* [What the exercise asks]:
Please output the lines shown below exactly as they appear.

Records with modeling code
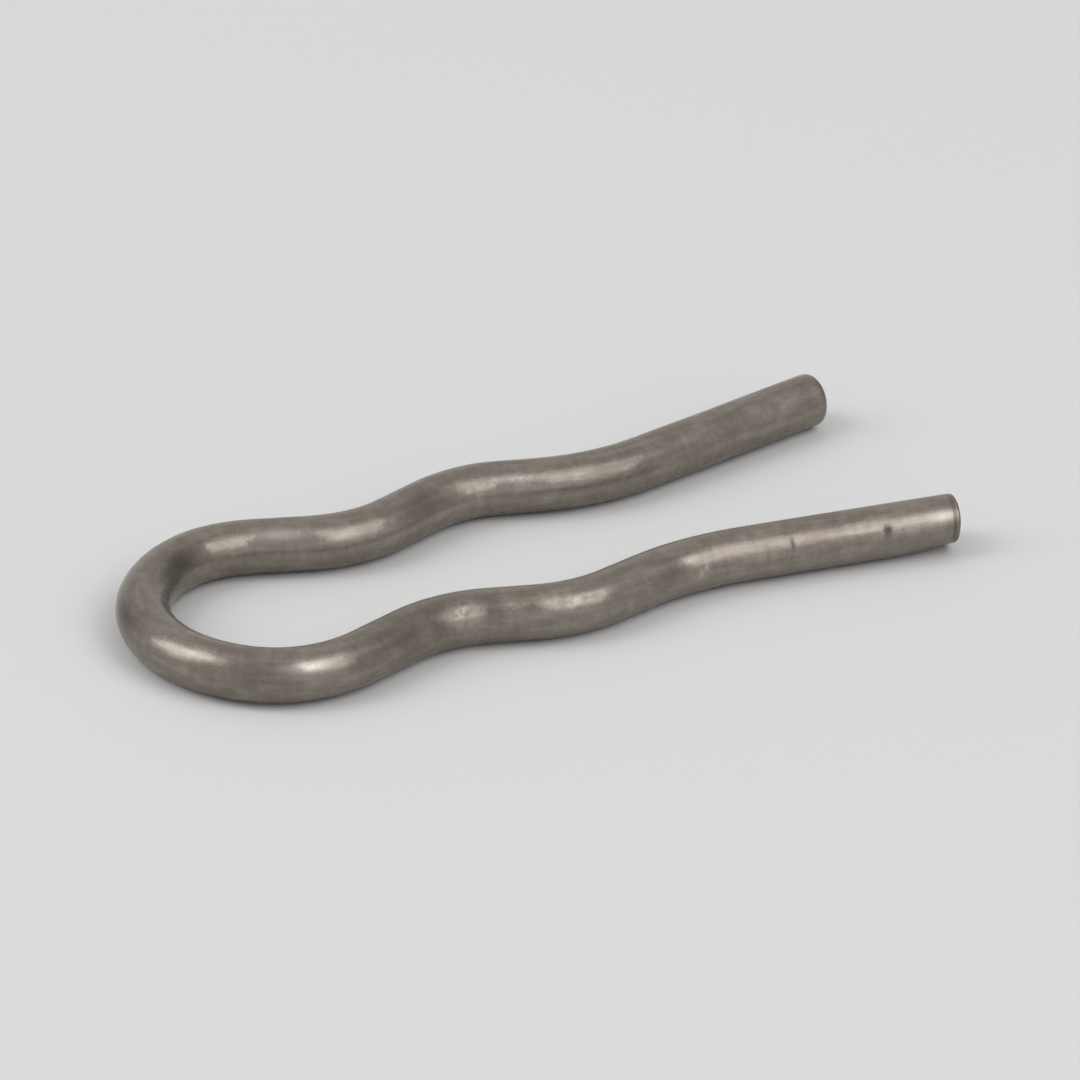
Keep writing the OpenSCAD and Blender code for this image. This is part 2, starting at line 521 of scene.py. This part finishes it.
def towards(azimuth, height):
    """Direction from the clip: azimuth from +X to +Y, and height above the floor, in degrees."""
    azimuth, height = math.radians(azimuth), math.radians(height)
    return Vector((math.cos(azimuth) * math.cos(height), math.sin(azimuth) * math.cos(height),
                   math.sin(height)))


def softbox(name, azimuth, height, width, tall, tilt, glow, distance=0.7):
    """A rectangular area light. Width, tall and tilt are angles in degrees as the clip sees them."""
    lamp = bpy.data.lights.new(name, "AREA")
    lamp.shape = "RECTANGLE"
    lamp.size = 2 * distance * math.tan(math.radians(width / 2))
    lamp.size_y = 2 * distance * math.tan(math.radians(tall / 2))
    lamp.energy = glow * math.pi * lamp.size * lamp.size_y
    stand = bpy.data.objects.new(name, lamp)
    facing = towards(azimuth, height).to_track_quat("Z", "Y").to_matrix().to_4x4()
    stand.matrix_world = (Matrix.Translation(towards(azimuth, height) * distance) @ facing
                          @ Matrix.Rotation(math.radians(tilt), 4, "Z"))
    bpy.context.scene.collection.objects.link(stand)
    print(name, "is", round(lamp.size, 2), "by", round(lamp.size_y, 2), "m")


softbox("front_softbox", -61.6, 49.5, 34, 41, -25, 2.4)
softbox("back_softbox", 160, 42, 29, 44, -12, 3.0)

room = bpy.data.worlds.new("pale_room")
bpy.context.scene.world = room
room.use_nodes = True
nodes, links = room.node_tree.nodes, room.node_tree.links
nodes.clear()
direction = add("TexCoord").outputs["Generated"]
overhead = add("SeparateXYZ", {"Vector": direction}).outputs["Z"]
walls = mixed(spread(overhead, 0.2, 1.0, 0, 1), (0.63, 0.63, 0.63, 1), (0.66, 0.66, 0.66, 1))
front_wall = add("VectorMath", {0: direction, 1: towards(-90, 6)}, operation="DOT_PRODUCT").outputs["Value"]
walls = mixed(add("MapRange", {"Value": front_wall, "From Min": 0.80, "From Max": 0.97, "To Min": 0.0,
                               "To Max": 1.0}, interpolation_type="SMOOTHSTEP").outputs["Result"],
              walls, (0.85, 0.85, 0.85, 1))
lit_wall = add("VectorMath", {0: direction, 1: towards(-26, 43)}, operation="DOT_PRODUCT").outputs["Value"]
walls = mixed(add("MapRange", {"Value": lit_wall, "From Min": 0.94, "From Max": 0.995, "To Min": 0.0,
                               "To Max": 1.0}, interpolation_type="SMOOTHSTEP").outputs["Result"],
              walls, (1.05, 1.05, 1.05, 1))
dim_side = add("VectorMath", {0: direction, 1: towards(0, 20)}, operation="DOT_PRODUCT").outputs["Value"]
walls = mixed(add("MapRange", {"Value": dim_side, "From Min": 0.78, "From Max": 0.98, "To Min": 0.0,
                               "To Max": 1.0}, interpolation_type="SMOOTHSTEP").outputs["Result"],
              walls, (0.30, 0.30, 0.30, 1))
walls = mixed(add("LightPath").outputs["Is Camera Ray"], walls, (0.69, 0.69, 0.69, 1))
links.new(add("Background", {"Color": walls}).outputs["Background"],
          add("OutputWorld").inputs["Surface"])

# %% [markdown]
# ## Camera
# The photograph was taken with a long lens from over the near leg, about thirty degrees
# up. The camera stands on a line from the point it aims at, and is rolled a little.

# %% Stand the camera
camera_side, camera_height, camera_roll = math.radians(-29.1), math.radians(29.2), math.radians(1.37)
aim, camera_distance = Vector((1.488, 0.309, 1.25)) * mm, 446.7 * mm

lens = bpy.data.cameras.new("camera")
lens.sensor_width = 36.0
lens.lens = 326.8
lens.clip_start, lens.clip_end = 0.01, 10.0
camera = bpy.data.objects.new("camera", lens)
back = Vector((math.sin(camera_side) * math.cos(camera_height),
               -math.cos(camera_side) * math.cos(camera_height), math.sin(camera_height)))
turned = back.to_track_quat("Z", "Y").to_matrix().to_4x4() @ Matrix.Rotation(camera_roll, 4, "Z")
camera.matrix_world = Matrix.Translation(aim + back * camera_distance) @ turned
bpy.context.scene.collection.objects.link(camera)
bpy.context.scene.camera = camera
print("camera at", [round(c, 4) for c in camera.matrix_world.translation])
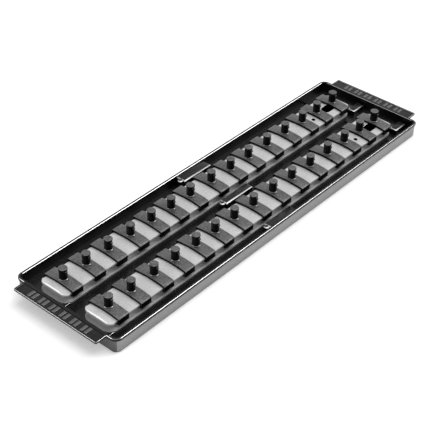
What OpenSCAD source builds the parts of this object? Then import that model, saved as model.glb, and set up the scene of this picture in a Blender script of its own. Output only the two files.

* [Full output]:
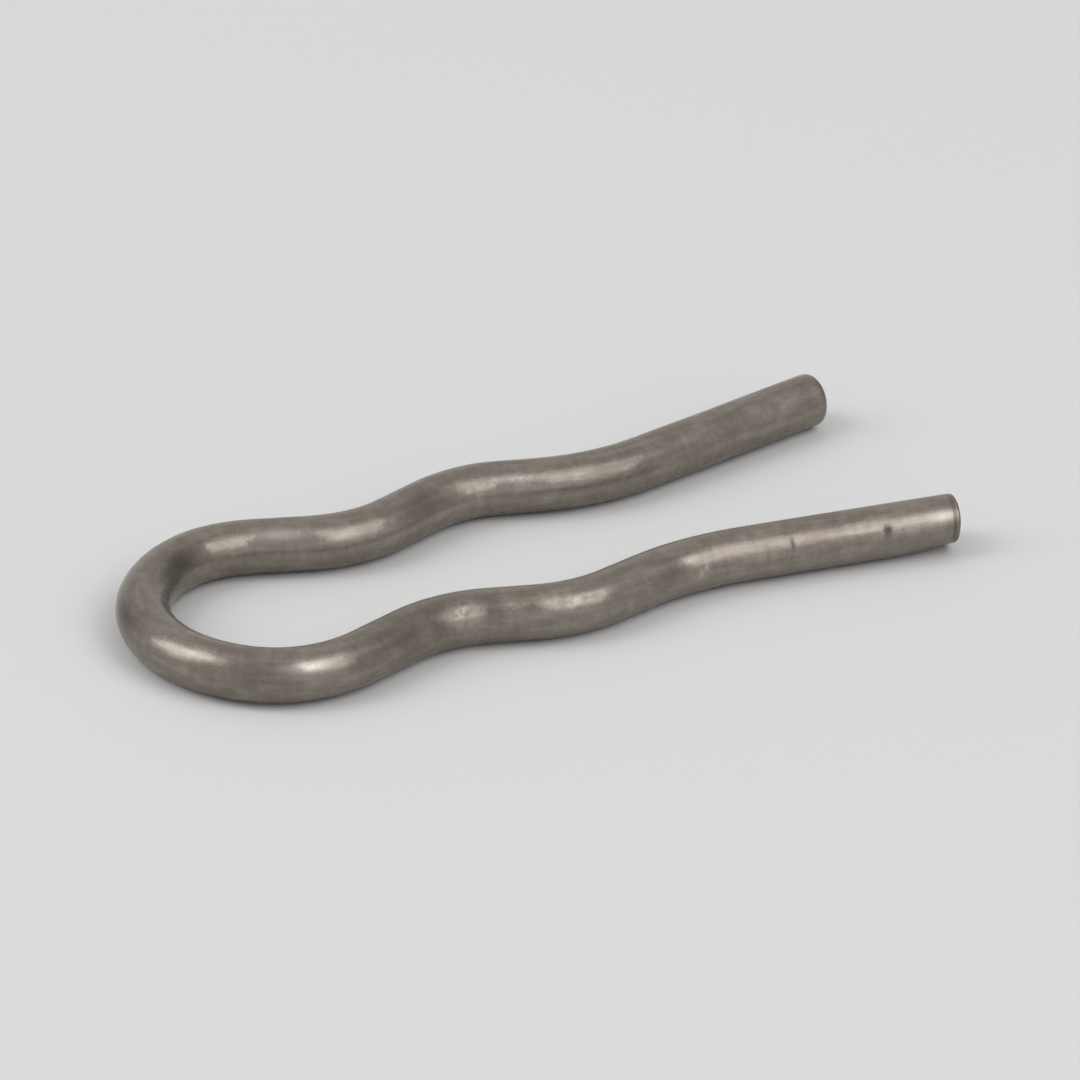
Keep writing the OpenSCAD and Blender code for this image. This is part 2, starting at line 521 of scene.py. This part finishes it.
def towards(azimuth, height):
    """Direction from the clip: azimuth from +X to +Y, and height above the floor, in degrees."""
    azimuth, height = math.radians(azimuth), math.radians(height)
    return Vector((math.cos(azimuth) * math.cos(height), math.sin(azimuth) * math.cos(height),
                   math.sin(height)))


def softbox(name, azimuth, height, width, tall, tilt, glow, distance=0.7):
    """A rectangular area light. Width, tall and tilt are angles in degrees as the clip sees them."""
    lamp = bpy.data.lights.new(name, "AREA")
    lamp.shape = "RECTANGLE"
    lamp.size = 2 * distance * math.tan(math.radians(width / 2))
    lamp.size_y = 2 * distance * math.tan(math.radians(tall / 2))
    lamp.energy = glow * math.pi * lamp.size * lamp.size_y
    stand = bpy.data.objects.new(name, lamp)
    facing = towards(azimuth, height).to_track_quat("Z", "Y").to_matrix().to_4x4()
    stand.matrix_world = (Matrix.Translation(towards(azimuth, height) * distance) @ facing
                          @ Matrix.Rotation(math.radians(tilt), 4, "Z"))
    bpy.context.scene.collection.objects.link(stand)
    print(name, "is", round(lamp.size, 2), "by", round(lamp.size_y, 2), "m")


softbox("front_softbox", -61.6, 49.5, 34, 41, -25, 2.4)
softbox("back_softbox", 160, 42, 29, 44, -12, 3.0)

room = bpy.data.worlds.new("pale_room")
bpy.context.scene.world = room
room.use_nodes = True
nodes, links = room.node_tree.nodes, room.node_tree.links
nodes.clear()
direction = add("TexCoord").outputs["Generated"]
overhead = add("SeparateXYZ", {"Vector": direction}).outputs["Z"]
walls = mixed(spread(overhead, 0.2, 1.0, 0, 1), (0.63, 0.63, 0.63, 1), (0.66, 0.66, 0.66, 1))
front_wall = add("VectorMath", {0: direction, 1: towards(-90, 6)}, operation="DOT_PRODUCT").outputs["Value"]
walls = mixed(add("MapRange", {"Value": front_wall, "From Min": 0.80, "From Max": 0.97, "To Min": 0.0,
                               "To Max": 1.0}, interpolation_type="SMOOTHSTEP").outputs["Result"],
              walls, (0.85, 0.85, 0.85, 1))
lit_wall = add("VectorMath", {0: direction, 1: towards(-26, 43)}, operation="DOT_PRODUCT").outputs["Value"]
walls = mixed(add("MapRange", {"Value": lit_wall, "From Min": 0.94, "From Max": 0.995, "To Min": 0.0,
                               "To Max": 1.0}, interpolation_type="SMOOTHSTEP").outputs["Result"],
              walls, (1.05, 1.05, 1.05, 1))
dim_side = add("VectorMath", {0: direction, 1: towards(0, 20)}, operation="DOT_PRODUCT").outputs["Value"]
walls = mixed(add("MapRange", {"Value": dim_side, "From Min": 0.78, "From Max": 0.98, "To Min": 0.0,
                               "To Max": 1.0}, interpolation_type="SMOOTHSTEP").outputs["Result"],
              walls, (0.30, 0.30, 0.30, 1))
walls = mixed(add("LightPath").outputs["Is Camera Ray"], walls, (0.69, 0.69, 0.69, 1))
links.new(add("Background", {"Color": walls}).outputs["Background"],
          add("OutputWorld").inputs["Surface"])

# %% [markdown]
# ## Camera
# The photograph was taken with a long lens from over the near leg, about thirty degrees
# up. The camera stands on a line from the point it aims at, and is rolled a little.

# %% Stand the camera
camera_side, camera_height, camera_roll = math.radians(-29.1), math.radians(29.2), math.radians(1.37)
aim, camera_distance = Vector((1.488, 0.309, 1.25)) * mm, 446.7 * mm

lens = bpy.data.cameras.new("camera")
lens.sensor_width = 36.0
lens.lens = 326.8
lens.clip_start, lens.clip_end = 0.01, 10.0
camera = bpy.data.objects.new("camera", lens)
back = Vector((math.sin(camera_side) * math.cos(camera_height),
               -math.cos(camera_side) * math.cos(camera_height), math.sin(camera_height)))
turned = back.to_track_quat("Z", "Y").to_matrix().to_4x4() @ Matrix.Rotation(camera_roll, 4, "Z")
camera.matrix_world = Matrix.Translation(aim + back * camera_distance) @ turned
bpy.context.scene.collection.objects.link(camera)
bpy.context.scene.camera = camera
print("camera at", [round(c, 4) for c in camera.matrix_world.translation])
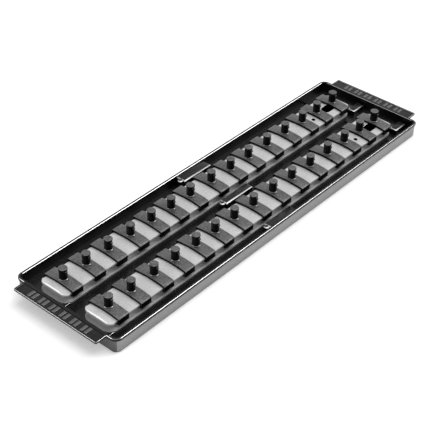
What OpenSCAD source builds the parts of this object? Then import that model, saved as model.glb, and set up the scene of this picture in a Blender script of its own. Output only the two files.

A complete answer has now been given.